French Couturiers in 1916.
No doubt you have often wondered from whence come so many styles that are brought out from season to season, or where they have their inspiration. The list given below contains those who may be credited with a majority of styles worn by both the American as well as European women. The discerning woman will at once recognize the handiwork of some of these artists by a study of the following interesting notes concerning them:
Beer — Place Vendome — Noted as the handsomest quarters of any of the Paris dressmakers. An atmosphere of great refinement surrounds all Beer models.
Bernard — Avenue de l’Opera — This house caters very extensively to the American trade and sells the majority of its models to garment manufacturers in the United States. It enjoys great success with tailored suits, separate coats and furs. Costumes by Beer.

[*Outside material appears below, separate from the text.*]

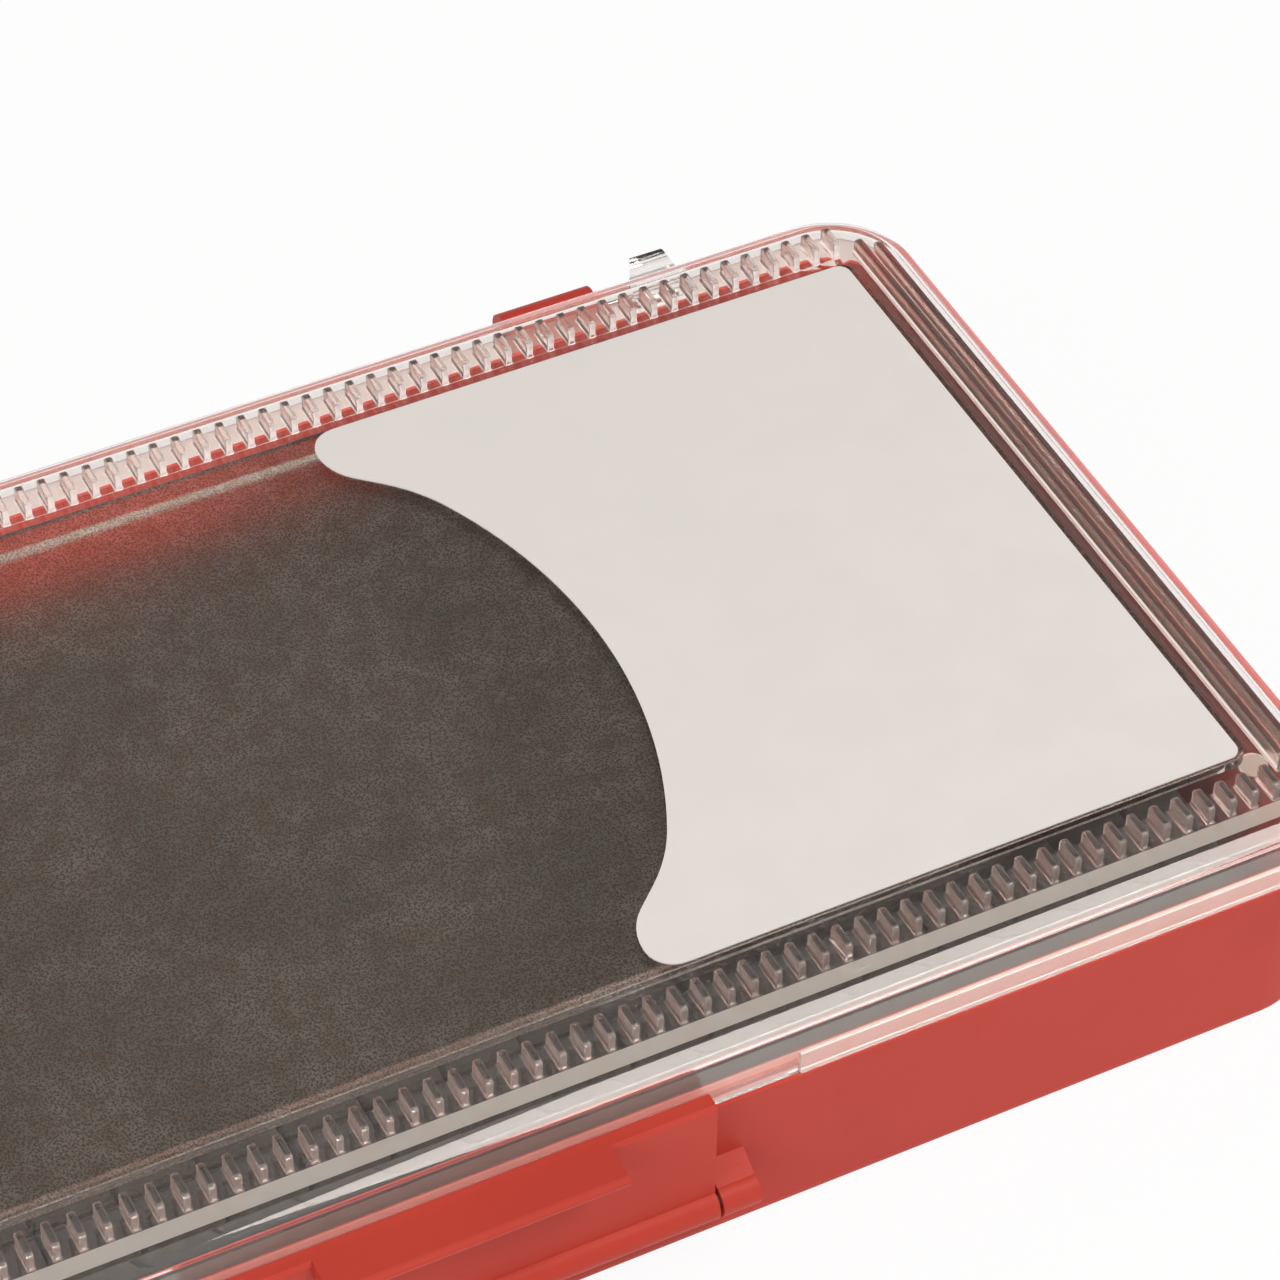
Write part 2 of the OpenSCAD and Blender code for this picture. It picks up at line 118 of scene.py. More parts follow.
class Form:
    """A closed skin of loops of points, in millimetres, with a material slot for each face.
    A slot is a number, or a function that gives the number for a point."""

    def __init__(self):
        self.points, self.faces, self.slots = [], [], []

    def loop(self, places):
        start = len(self.points)
        self.points.extend(places)
        return list(range(start, len(self.points)))

    def face(self, corners, slot=0):
        self.faces.append(corners)
        self.slots.append(slot(self.points[corners[0]]) if callable(slot) else slot)

    def band(self, a, b, slot=0):
        for i in range(len(a)):
            j = (i + 1) % len(a)
            self.face((a[i], a[j], b[j], b[i]), slot)

    def stack(self, loops, slot=0):
        for a, b in zip(loops, loops[1:]):
            self.band(a, b, slot)

    def between(self, edge, islands, slot=0):
        """Fills the flat ring between an outer loop and the loops that stand inside it."""
        rings = [edge] + islands
        flat = [i for ring in rings for i in ring]
        owner, edges = [], []
        for n, ring in enumerate(rings):
            start = len(owner)
            owner += [n] * len(ring)
            edges += [(start + k, start + (k + 1) % len(ring)) for k in range(len(ring))]
        spots = [Vector(self.points[i][:2]) for i in flat]
        _, _, triangles, source, _, _ = delaunay_2d_cdt(spots, edges, [], 0, 1e-7)
        for t in triangles:
            ids = [source[v][0] for v in t]
            within_an_island = len({owner[i] for i in ids}) == 1 and owner[ids[0]] > 0
            if not within_an_island:
                self.face([flat[i] for i in ids], slot)

    def piece(self, name, materials, smooth_below=SMOOTH_BELOW):
        """Makes the skin a Blender object in metres."""
        mesh = bpy.data.meshes.new(name)
        mesh.from_pydata([Vector(p) * MM for p in self.points], [], self.faces)
        for m in materials:
            mesh.materials.append(m)
        mesh.polygons.foreach_set("material_index", self.slots)
        obj = bpy.data.objects.new(name, mesh)
        bpy.context.scene.collection.objects.link(obj)
        face_outward(mesh)
        smooth_shade(mesh, smooth_below)
        return obj


def face_outward(mesh):
    b = bmesh.new()
    b.from_mesh(mesh)
    bmesh.ops.remove_doubles(b, verts=b.verts, dist=1e-7)
    bmesh.ops.recalc_face_normals(b, faces=b.faces)
    b.to_mesh(mesh)
    b.free()


def smooth_shade(mesh, degrees):
    mesh.shade_smooth()
    mesh.set_sharp_from_angle(angle=math.radians(degrees))


def rounded_plan(x, y, half_x, half_y, r, z, steps):
    """A rectangle round (x, y) with round corners, anticlockwise from its front right corner."""
    places = []
    for k, (sx, sy) in enumerate(((1, -1), (1, 1), (-1, 1), (-1, -1))):
        for i in range(steps + 1):
            a = math.radians(-90 + 90 * k + 90 * i / steps)
            places.append((x + sx * (half_x - r) + r * math.cos(a),
                           y + sy * (half_y - r) + r * math.sin(a), z))
    return places


def box_outline(half_x, half_y, r, z, front=None):
    """A rounded plan of the box. Four more points on its front side mark the ends of the latch's
    bay, and front, if given, is how far out that side lies within the bay."""
    inner = -half_y if front is None else -front
    bay = [(-BAY - BAY_SLOPE, -half_y, z), (-BAY + BAY_SLOPE, inner, z),
           (BAY - BAY_SLOPE, inner, z), (BAY + BAY_SLOPE, -half_y, z)]
    return rounded_plan(0, 0, half_x, half_y, r, z, CORNER_STEPS) + bay


def lid_outline(u, z):
    """The lid's plan, u outside the corner centres. The flange is cut back to the skirt in the bay."""
    in_bay = CORNER_Y + U_SKIRT if u > U_SKIRT else None
    return box_outline(CORNER_X + u, CORNER_Y + u, u, z, in_bay)


def softened(corners):
    """A polyline in (u, z) whose corners, given as (u, z, radius), are rounded."""
    out = []
    for i, (u, z, r) in enumerate(corners):
        here = Vector((u, z))
        if r == 0 or i in (0, len(corners) - 1):
            out.append(here)
            continue
        back = (Vector(corners[i - 1][:2]) - here).normalized()
        on = (Vector(corners[i + 1][:2]) - here).normalized()
        half = back.angle(on) / 2
        reach = r / math.tan(half)
        centre = here + (back + on).normalized() * (r / math.sin(half))
        a, b = here + back * reach - centre, here + on * reach - centre
        for k in range(BEND_STEPS + 1):
            out.append(centre + r * a.slerp(b, k / BEND_STEPS))
    return [(p.x, p.y) for p in out]


def slit_outline(x, y, half_w, half_len, z):
    """A narrow loop along Y with round ends."""
    places = []
    for side in (1, -1):
        for i in range(SLIT_END_STEPS + 1):
            a = math.radians(180 * i / SLIT_END_STEPS) + (0 if side > 0 else math.pi)
            places.append((x + half_w * math.cos(a),
                           y + side * (half_len - half_w) + half_w * math.sin(a), z))
    return places


def prism(profile, x_of_low, x_high, slot):
    """A closed bar along X with a profile in (y, z). x_of_low gives its low end for each y."""
    form = Form()
    low = form.loop([(x_of_low(y), y, z) for y, z in profile])
    high = form.loop([(x_high, y, z) for y, z in profile])
    form.band(low, high, slot)
    form.face(low, slot)
    form.face(high, slot)
    return form


def drum(start, axis, r, length, slot=0):
    """A closed round bar that runs from start along x or z."""
    form = Form()
    x, y, z = start
    ends = []
    for t in (0, length):
        places = []
        for i in range(DRUM_STEPS):
            a = 2 * math.pi * i / DRUM_STEPS
            c, s = r * math.cos(a), r * math.sin(a)
            places.append((x + t, y + c, z + s) if axis == "x" else (x + c, y + s, z + t))
        ends.append(form.loop(places))
    form.band(*ends, slot)
    form.face(ends[0], slot)
    form.face(ends[1], slot)
    return form


def cut_or_join(obj, forms, operation):
    """Joins closed forms to a piece, or cuts them out of it, and takes the helpers away."""
    for n, form in enumerate(forms):
        helper = form.piece("helper_%d" % n, list(obj.data.materials))
        m = obj.modifiers.new("cut", "BOOLEAN")
        m.operation, m.solver, m.object = operation, "EXACT", helper
        keep_result(obj)
        bpy.data.objects.remove(helper)


def keep_result(obj):
    """Makes the result of a piece's modifiers its own mesh."""
    worked = obj.evaluated_get(bpy.context.evaluated_depsgraph_get())
    shape = bpy.data.meshes.new_from_object(worked)
    old = obj.data
    obj.modifiers.clear()
    obj.data = shape
    name = old.name
    bpy.data.meshes.remove(old)
    shape.name = name


# ---------------------------------------------------------------- the moulded lid

def front_painted_lighter(finish):
    """Painted light: only the lid's front side gets this finish, so that it looks lighter where the
    light falls. The other sides are clear there.
    """
    return lambda point: finish if point[1] < FRONT_SIDE_Y else CLEAR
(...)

Bulloz — rue Royale — One of the younger and yet a most successful dressmaker. Mr. Bulloz was for many years the head designer for Beer, of the Place Vendome. He does all of his own designing and is known as a man of exquisite taste and fertility of ideas.
Callot Soeurs (Sisters) — Avenue Matignon near the Palace Elysée, official home of the President of France — Firm owned and operated by four sisters, Marie Callot Gerber, Marthe Callot Bertrand, Regina Callot Tennyson-Chantrell and Joséphine Callot Crimont, between 50 and 60 years of age. Caters largely to theatrical and operatic custom. Costumes by Callot Soeurs.
Cheruit — 21 Place Vendome — Built up under the personal direction of Madame Cheruit. The business just prior to the war was sold to Mesdames Woermser and Boulanger, who conduct it under the name of Cheruit; though Madame Cheruit is no longer active. Costumes by Madeleine Chéruit.
Doeuillet — Place Vendome — One of the most personally conducted dressmaking establishments in Paris, the entire direction being in the hands of Monsieur Doeuillet himself. This house has a fine following among the elite and is also very popular with American importing firms. Costumes by Georges Dœuillet.
Doucet — Rue de la Paix, not far from Paquin`s — Doucet customers are mostly private people and include great numbers of fashionable women. The founder of the House of Doucet started business as a shirt-maker and haberdasher. He was the first ladies’ tailor in Paris. This house also furnishes costumes to many of the big theaters and is noted for its classic styles.
Drecoll — Place de ľOpera — Original house in Vienna. Paris house now owned by Swiss and English capitalists. Very successful and of high standing. At present under English management. Costumes by Drecoll.
Jeanne Lanvin — Faubourg St. Honore — Madame Jeanne Lanvin was formerly a successful milliner, but for the past few years has come to the front as a producer of successful models that are of the type referred to as “little dresses” — frocks of simple and girlish and becoming lines. The Lanvin dress is always marked by some original touch. Costumes by Jeanne Lanvin.
Jenny — 70 Avenue des Champs Elysées — Very well known and popular firm of recent organization, as compared with other firms. Madame Jenny gives personal attention to the designing and her husband is the business manager. This house has a great following both in Paris and with American buyers. Noted for simple, youthful styles. Costumes by Jenny.
Martial et Armand
Martial et Armand — Place Vendome — The Martial et Armand quarters are among the handsomest in Paris, occupying a palatial residence in which dwelt, at one time, various Ministers of State during the reigns of Louis XIV and XV. Besides the large and successful dressmaking business the Martial et Armand shop also makes a specialty of trousseaux and children’s wear. Costumes by Martial et Armand.
Paquin — Rue de la Paix, near Place Vendome — English company with Sir John Barker, of the Barker Stores, London, president of the organization. Very high class establishment. Managed by Madame Paquin herself since the death of her husband. Costumes by Jeanne Paquin.
Paul Poiret — Avenue d’Antin — Noted for his extreme and sometimes eccentric dress conceptions; daring in color scheme as well as design. Inactive since the war. Costumes by Paul Poiret.
Redfern — rue de Rivoli, facing the Gardens of Tuilleries — Through one of the leading concerns of Paris this firm is wholly English in its character. Their creations are somewhat influenced by eccentric or ephemeral fashion developments. This house is celebrated for the use of rich materials in exclusive patterns. Costumes by Redfern.
Worth — 7 rue de la Paix — Well-known English house of practically three generations’ standing. Founder was the dressmaker for Queen Victoria and other royal women of her period. Business now operated under direction of second and third generations. House noted for dignified and sumptuous style of dress. This firm makes more court presentation gowns than any other in Paris. Costumes by Charles Frederick Worth.